List all lines of the data containing the word "that".

+-------+

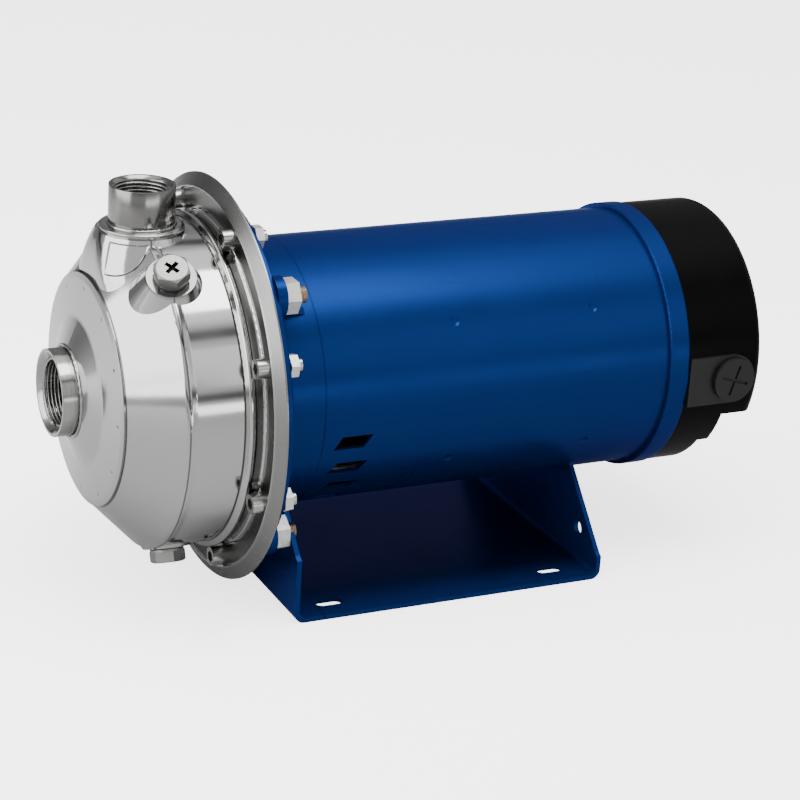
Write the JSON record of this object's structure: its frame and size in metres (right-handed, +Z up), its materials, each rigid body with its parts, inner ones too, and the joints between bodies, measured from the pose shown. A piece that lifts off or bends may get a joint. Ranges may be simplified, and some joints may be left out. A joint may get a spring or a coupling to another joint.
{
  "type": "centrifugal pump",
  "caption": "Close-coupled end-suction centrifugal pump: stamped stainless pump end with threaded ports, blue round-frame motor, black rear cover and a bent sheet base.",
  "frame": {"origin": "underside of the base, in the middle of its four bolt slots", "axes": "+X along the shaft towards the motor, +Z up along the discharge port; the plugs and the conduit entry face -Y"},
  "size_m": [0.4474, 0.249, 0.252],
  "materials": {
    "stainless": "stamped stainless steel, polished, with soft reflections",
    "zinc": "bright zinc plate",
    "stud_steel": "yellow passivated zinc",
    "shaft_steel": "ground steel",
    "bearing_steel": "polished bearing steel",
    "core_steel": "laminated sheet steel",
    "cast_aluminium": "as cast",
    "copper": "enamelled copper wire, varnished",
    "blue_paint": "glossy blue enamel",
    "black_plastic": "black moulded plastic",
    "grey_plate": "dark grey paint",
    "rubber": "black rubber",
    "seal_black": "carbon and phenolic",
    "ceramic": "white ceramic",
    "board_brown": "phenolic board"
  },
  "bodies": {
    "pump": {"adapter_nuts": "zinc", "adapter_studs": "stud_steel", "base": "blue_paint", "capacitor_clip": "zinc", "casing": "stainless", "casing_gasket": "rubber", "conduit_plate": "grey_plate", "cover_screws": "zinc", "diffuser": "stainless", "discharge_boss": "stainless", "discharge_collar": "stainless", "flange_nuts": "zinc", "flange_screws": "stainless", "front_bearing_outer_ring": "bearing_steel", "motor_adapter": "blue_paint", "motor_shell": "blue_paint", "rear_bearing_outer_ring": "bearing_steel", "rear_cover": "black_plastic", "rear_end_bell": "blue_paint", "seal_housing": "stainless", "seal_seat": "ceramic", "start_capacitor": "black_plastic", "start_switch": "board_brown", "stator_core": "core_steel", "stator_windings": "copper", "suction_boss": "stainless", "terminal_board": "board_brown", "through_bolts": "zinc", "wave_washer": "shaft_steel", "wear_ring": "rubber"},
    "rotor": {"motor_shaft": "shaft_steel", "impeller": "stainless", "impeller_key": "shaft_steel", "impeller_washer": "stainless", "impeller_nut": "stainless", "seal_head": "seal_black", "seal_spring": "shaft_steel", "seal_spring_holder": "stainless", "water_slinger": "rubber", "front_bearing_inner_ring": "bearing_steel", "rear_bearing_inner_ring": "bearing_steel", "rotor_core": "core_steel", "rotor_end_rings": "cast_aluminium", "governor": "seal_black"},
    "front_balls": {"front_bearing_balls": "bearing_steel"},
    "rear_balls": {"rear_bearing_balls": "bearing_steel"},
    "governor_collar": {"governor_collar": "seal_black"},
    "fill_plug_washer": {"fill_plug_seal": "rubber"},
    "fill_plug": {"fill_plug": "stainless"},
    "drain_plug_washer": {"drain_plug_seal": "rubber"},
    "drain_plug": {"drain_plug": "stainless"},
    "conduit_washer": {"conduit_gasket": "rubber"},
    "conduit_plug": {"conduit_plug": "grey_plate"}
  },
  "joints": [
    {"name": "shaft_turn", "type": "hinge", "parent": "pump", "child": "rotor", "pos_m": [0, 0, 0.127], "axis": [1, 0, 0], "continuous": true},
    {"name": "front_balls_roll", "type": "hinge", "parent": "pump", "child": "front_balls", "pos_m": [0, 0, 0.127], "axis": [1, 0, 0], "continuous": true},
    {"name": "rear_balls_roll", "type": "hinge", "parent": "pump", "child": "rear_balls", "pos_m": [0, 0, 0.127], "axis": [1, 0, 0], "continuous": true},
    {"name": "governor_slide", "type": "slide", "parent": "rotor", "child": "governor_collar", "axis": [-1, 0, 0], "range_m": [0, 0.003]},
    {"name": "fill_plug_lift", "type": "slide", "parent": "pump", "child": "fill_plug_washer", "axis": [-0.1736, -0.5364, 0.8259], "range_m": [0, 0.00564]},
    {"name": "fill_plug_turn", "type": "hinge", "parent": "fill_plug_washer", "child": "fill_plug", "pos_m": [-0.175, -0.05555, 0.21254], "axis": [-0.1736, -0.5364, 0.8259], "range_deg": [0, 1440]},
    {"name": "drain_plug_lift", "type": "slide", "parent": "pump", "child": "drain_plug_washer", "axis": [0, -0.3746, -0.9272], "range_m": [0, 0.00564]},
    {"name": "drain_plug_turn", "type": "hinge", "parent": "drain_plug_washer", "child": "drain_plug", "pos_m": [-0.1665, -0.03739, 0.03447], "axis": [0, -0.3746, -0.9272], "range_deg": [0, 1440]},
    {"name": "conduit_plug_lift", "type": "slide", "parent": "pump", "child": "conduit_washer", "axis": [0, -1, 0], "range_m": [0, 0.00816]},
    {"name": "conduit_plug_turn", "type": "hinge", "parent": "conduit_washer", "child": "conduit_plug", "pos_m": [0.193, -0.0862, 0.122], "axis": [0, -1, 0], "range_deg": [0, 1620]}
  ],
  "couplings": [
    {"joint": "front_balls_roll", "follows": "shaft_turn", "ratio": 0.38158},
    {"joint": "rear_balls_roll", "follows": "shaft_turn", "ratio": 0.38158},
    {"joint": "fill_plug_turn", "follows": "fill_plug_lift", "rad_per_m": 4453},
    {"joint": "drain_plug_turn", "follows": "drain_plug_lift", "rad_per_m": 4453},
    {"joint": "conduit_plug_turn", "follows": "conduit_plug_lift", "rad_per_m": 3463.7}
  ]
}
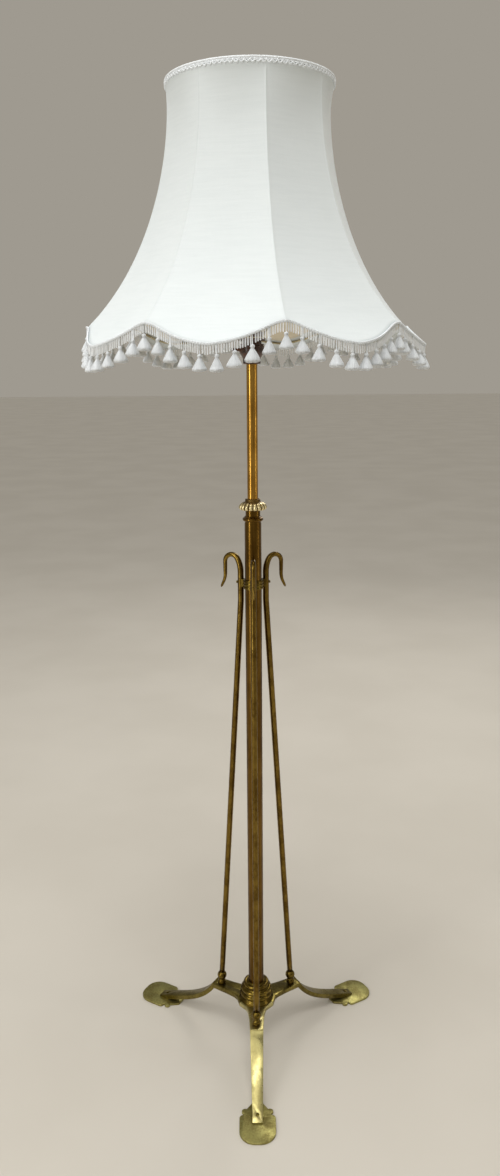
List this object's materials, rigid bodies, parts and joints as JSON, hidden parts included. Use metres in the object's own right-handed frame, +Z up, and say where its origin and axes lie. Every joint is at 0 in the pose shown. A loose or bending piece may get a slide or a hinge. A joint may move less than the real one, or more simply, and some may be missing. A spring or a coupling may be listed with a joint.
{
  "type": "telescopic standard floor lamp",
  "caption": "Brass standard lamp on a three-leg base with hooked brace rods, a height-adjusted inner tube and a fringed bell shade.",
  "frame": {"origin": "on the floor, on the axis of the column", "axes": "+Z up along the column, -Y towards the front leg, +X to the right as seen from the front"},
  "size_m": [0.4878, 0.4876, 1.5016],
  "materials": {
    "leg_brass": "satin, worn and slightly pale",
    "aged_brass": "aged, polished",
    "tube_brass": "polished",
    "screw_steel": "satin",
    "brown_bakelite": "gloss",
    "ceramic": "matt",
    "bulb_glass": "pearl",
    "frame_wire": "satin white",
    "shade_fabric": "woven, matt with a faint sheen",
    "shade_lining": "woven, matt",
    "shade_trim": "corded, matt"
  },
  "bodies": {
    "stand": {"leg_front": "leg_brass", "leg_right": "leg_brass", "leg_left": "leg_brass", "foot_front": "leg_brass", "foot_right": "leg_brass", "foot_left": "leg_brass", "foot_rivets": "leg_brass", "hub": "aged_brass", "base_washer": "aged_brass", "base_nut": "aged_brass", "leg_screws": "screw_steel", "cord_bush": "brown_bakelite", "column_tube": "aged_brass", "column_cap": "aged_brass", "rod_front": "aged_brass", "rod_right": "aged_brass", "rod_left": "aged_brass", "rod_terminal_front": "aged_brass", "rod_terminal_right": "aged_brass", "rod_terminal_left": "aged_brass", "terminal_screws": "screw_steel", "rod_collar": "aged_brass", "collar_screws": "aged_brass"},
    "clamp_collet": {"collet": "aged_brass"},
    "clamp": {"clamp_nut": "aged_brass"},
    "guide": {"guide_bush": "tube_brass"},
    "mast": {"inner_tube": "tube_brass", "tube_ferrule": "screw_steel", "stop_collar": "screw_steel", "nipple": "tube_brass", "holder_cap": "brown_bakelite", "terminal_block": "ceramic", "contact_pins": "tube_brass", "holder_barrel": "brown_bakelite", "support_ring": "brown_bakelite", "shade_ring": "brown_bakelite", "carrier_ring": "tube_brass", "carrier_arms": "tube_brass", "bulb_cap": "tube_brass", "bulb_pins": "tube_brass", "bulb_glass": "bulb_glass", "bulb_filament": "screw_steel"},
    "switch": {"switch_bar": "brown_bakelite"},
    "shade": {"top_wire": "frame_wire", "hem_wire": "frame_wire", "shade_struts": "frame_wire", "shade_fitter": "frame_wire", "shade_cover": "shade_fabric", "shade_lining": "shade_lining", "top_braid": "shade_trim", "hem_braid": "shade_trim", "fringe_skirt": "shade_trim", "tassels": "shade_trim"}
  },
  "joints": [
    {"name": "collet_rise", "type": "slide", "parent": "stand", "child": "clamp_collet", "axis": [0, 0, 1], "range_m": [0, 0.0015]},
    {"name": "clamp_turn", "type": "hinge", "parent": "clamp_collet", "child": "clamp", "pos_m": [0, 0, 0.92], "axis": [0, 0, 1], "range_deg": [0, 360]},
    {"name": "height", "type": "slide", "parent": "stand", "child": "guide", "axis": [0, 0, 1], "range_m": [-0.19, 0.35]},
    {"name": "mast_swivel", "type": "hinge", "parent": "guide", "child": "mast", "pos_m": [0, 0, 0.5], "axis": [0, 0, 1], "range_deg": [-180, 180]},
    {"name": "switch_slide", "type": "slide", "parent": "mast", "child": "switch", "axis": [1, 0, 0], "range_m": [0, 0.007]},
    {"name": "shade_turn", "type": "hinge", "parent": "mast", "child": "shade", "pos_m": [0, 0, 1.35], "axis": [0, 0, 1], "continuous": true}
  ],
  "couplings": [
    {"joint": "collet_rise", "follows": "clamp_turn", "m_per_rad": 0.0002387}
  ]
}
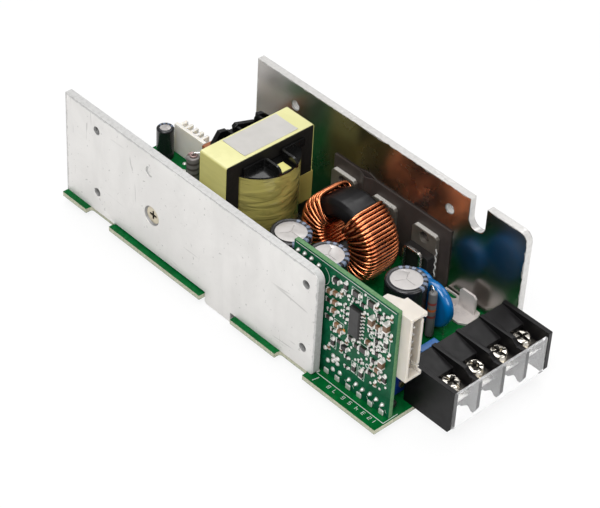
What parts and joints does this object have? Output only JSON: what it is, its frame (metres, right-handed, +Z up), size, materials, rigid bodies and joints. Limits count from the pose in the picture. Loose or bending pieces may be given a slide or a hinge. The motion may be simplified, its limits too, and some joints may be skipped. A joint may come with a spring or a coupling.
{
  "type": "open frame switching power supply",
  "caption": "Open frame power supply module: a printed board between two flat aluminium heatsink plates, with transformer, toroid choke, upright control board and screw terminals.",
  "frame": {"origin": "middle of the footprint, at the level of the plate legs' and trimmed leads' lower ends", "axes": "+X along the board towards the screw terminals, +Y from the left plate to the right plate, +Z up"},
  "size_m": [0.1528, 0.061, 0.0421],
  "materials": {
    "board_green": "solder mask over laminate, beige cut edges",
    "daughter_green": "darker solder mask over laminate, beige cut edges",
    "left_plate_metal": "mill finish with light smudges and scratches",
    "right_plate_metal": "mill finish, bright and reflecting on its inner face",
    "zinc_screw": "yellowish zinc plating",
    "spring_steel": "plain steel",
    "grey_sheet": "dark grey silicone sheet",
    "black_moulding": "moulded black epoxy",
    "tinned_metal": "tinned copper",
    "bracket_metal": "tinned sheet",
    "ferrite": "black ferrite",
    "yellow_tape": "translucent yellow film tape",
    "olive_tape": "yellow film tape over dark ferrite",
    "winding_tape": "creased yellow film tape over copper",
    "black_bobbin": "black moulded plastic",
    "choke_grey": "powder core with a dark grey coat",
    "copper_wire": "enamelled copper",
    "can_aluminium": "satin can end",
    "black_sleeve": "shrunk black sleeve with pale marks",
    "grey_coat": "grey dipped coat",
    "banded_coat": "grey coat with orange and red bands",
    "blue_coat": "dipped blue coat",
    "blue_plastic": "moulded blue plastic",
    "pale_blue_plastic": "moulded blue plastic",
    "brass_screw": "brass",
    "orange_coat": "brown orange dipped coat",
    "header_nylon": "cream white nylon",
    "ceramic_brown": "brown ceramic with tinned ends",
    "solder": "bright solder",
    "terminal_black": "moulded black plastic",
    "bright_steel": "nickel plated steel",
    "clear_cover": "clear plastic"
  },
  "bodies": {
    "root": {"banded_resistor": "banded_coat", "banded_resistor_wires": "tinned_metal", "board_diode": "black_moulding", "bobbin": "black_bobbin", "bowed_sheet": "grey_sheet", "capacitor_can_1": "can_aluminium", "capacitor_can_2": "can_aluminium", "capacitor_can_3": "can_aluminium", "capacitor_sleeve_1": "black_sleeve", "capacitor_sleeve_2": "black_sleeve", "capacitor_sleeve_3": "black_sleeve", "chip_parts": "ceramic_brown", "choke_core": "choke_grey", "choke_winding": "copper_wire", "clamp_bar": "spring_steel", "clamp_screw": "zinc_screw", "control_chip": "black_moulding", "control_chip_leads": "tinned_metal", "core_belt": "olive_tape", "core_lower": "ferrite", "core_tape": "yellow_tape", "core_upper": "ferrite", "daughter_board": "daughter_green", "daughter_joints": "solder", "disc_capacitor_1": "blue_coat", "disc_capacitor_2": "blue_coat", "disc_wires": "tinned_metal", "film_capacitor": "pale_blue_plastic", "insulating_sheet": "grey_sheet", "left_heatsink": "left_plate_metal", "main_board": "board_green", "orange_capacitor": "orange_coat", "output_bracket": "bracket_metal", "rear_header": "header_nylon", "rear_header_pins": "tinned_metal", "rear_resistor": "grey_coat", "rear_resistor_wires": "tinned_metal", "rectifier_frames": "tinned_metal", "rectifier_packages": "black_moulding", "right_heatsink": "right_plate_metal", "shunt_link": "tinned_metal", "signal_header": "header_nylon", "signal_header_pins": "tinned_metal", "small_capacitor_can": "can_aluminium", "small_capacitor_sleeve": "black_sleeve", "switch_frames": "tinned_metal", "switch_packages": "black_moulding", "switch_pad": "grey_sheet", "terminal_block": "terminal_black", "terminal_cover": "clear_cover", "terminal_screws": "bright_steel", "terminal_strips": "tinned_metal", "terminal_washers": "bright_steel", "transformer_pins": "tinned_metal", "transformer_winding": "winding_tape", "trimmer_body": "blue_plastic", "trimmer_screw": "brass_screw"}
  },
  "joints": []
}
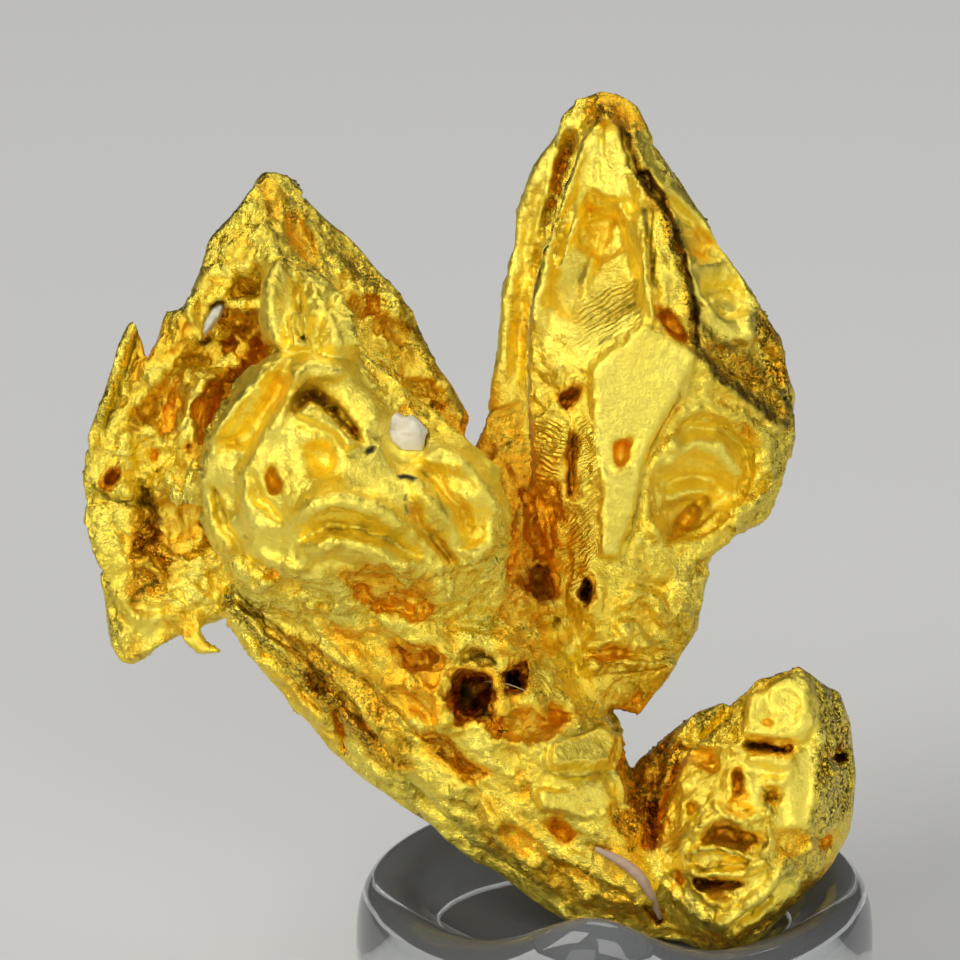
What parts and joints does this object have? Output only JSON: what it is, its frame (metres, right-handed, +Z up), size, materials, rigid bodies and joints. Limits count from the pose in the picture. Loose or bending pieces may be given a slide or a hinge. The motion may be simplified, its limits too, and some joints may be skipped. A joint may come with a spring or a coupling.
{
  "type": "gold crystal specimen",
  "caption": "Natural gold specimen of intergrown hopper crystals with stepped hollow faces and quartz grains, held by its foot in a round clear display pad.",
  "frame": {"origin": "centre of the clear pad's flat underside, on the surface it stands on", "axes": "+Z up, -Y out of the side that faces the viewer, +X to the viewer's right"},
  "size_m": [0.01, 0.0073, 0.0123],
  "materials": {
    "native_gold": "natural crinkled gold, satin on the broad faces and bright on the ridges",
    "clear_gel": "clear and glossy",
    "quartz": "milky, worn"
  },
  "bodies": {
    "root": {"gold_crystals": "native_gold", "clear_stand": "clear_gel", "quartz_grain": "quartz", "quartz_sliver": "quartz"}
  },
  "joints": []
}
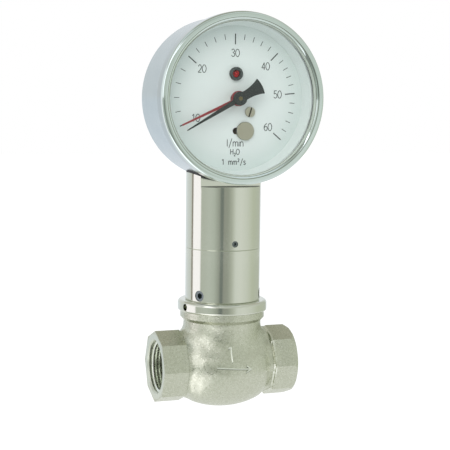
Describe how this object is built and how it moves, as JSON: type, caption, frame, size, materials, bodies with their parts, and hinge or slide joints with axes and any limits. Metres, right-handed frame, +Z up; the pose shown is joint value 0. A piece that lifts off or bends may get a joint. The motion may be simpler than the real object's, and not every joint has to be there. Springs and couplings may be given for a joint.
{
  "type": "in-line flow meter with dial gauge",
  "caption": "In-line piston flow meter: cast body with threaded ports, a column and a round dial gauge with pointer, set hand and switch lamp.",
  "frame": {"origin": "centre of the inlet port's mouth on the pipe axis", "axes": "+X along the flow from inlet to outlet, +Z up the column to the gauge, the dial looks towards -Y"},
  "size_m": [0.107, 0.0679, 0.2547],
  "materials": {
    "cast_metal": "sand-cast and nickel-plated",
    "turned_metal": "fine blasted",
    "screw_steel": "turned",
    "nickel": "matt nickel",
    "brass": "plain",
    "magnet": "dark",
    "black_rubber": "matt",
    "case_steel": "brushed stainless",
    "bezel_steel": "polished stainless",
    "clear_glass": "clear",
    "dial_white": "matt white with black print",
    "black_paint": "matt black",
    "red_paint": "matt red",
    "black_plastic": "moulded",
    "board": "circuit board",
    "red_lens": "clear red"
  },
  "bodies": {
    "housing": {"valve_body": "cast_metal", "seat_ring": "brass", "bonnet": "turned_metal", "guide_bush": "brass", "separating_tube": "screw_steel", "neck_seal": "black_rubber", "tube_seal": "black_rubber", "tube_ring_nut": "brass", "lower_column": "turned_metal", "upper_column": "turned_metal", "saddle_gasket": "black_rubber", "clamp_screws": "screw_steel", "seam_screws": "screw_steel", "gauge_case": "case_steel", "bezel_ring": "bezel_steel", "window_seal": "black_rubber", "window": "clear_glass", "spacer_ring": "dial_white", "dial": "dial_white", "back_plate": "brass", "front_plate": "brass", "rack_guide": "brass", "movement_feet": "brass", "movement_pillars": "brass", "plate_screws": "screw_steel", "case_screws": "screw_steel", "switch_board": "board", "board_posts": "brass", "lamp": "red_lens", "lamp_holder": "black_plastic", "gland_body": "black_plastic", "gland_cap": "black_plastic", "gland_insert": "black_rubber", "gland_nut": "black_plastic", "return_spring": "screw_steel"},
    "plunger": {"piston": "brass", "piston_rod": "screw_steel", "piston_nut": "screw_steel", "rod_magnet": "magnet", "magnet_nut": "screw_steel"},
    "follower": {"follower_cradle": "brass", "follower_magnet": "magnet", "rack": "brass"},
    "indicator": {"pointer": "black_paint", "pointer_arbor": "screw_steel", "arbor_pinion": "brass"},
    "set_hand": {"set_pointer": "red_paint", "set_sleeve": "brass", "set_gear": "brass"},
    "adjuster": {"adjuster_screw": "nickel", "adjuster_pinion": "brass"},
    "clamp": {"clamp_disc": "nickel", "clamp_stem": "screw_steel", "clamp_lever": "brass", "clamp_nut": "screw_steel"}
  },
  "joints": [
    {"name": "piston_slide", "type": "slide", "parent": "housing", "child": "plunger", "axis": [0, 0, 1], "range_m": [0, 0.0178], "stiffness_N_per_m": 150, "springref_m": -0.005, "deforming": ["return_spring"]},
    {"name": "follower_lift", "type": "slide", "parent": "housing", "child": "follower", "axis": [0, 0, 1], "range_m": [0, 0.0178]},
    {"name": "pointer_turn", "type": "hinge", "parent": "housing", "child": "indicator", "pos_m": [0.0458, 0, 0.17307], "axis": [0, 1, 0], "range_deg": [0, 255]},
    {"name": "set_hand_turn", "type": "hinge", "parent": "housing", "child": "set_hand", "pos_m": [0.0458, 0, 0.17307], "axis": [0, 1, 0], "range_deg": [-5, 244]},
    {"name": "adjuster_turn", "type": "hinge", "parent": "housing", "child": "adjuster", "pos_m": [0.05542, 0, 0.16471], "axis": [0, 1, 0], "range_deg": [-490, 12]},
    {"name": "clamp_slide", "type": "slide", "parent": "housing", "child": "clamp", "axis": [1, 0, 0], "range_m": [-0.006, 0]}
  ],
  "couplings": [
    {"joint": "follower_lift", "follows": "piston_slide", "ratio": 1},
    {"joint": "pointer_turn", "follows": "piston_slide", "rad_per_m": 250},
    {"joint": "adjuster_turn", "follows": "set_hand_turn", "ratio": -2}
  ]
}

+-------+

### Written reply
Write the JSON record of this object's structure: its frame and size in metres (right-handed, +Z up), its materials, each rigid body with its parts, inner ones too, and the joints between bodies, measured from the pose shown. A piece that lifts off or bends may get a joint. Ranges may be simplified, and some joints may be left out. A joint may get a spring or a coupling to another joint.
  "frame": {"origin": "centre of the clear pad's flat underside, on the surface it stands on", "axes": "+Z up, -Y out of the side that faces the viewer, +X to the viewer's right"},
Describe how this object is built and how it moves, as JSON: type, caption, frame, size, materials, bodies with their parts, and hinge or slide joints with axes and any limits. Metres, right-handed frame, +Z up; the pose shown is joint value 0. A piece that lifts off or bends may get a joint. The motion may be simpler than the real object's, and not every joint has to be there. Springs and couplings may be given for a joint.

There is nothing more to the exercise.